Baghdad resident Ali Jalal said: "The Americans are behind these problems. They don't want the country to be stabilized…. The Iraqi government is like a doll in the hands of the Americans."

Maybe larger scale Shiite retaliations will shock the Sunni leaders out of their support for attacks against Shias. Will the Shiites identify the Sunni insurgents fairly accurately? Will most of the Sunnis killed by Shias really be insurgents? Or will the Sunni insurgents so effectively target Shia leaders and police that increasing portions of Iraq will become effectively ungoverned?

Share |      By Randall Parker at 2005 May 29 10:26 AM  Mideast Iraq

Bartelson said at May 29, 2005 2:31 PM:

So instead of just waiting around for the all out war for control of the oil to start - we will start the damn war ourselves!
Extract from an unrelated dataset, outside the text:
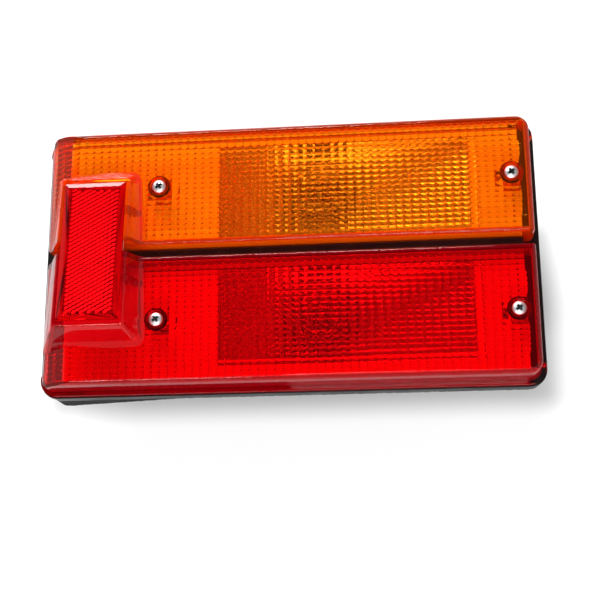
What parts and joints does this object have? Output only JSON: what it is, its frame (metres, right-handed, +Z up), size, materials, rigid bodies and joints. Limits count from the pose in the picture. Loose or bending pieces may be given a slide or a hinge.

Stephen said at May 29, 2005 4:56 PM:

If we're talking about the el Salvador model then lets adopt the el Salvador terminology:

militia = death squad
government = junta
rebels = communists
villagers = communist supporters

Stephen said at May 29, 2005 5:03 PM:
Some Iraqis figure the Americans are omnipotent and hence any violence results from American plots.

But the violence does result from an American plot - remember that invasion thing that happened a couple of years ago?

FCC said at May 29, 2005 7:26 PM:

For the average Iraqi is life better today than it was under Saddam? Can anybody answer that question?

Stephen said at May 30, 2005 12:30 AM:

FCC, I've been wondering the same thing myself. I guess that in the old Iraq you were safe so long as you stayed out of politics or didn't accidentally run over Saddam's cat. It seems to me that lots of Iraqi's would see Saddam as a tyrant - but at least the trains ran on time.

Steven said at May 30, 2005 7:52 AM:

Look, torturing babies in front of their parents was something Saddam and the boys could really get into. Mass graves were okay as long as they were put someplace out of the way and not talked about. A million people died in the Iraq/Iran war. For those who still love Saddam, even now, there are a lot of fond memories.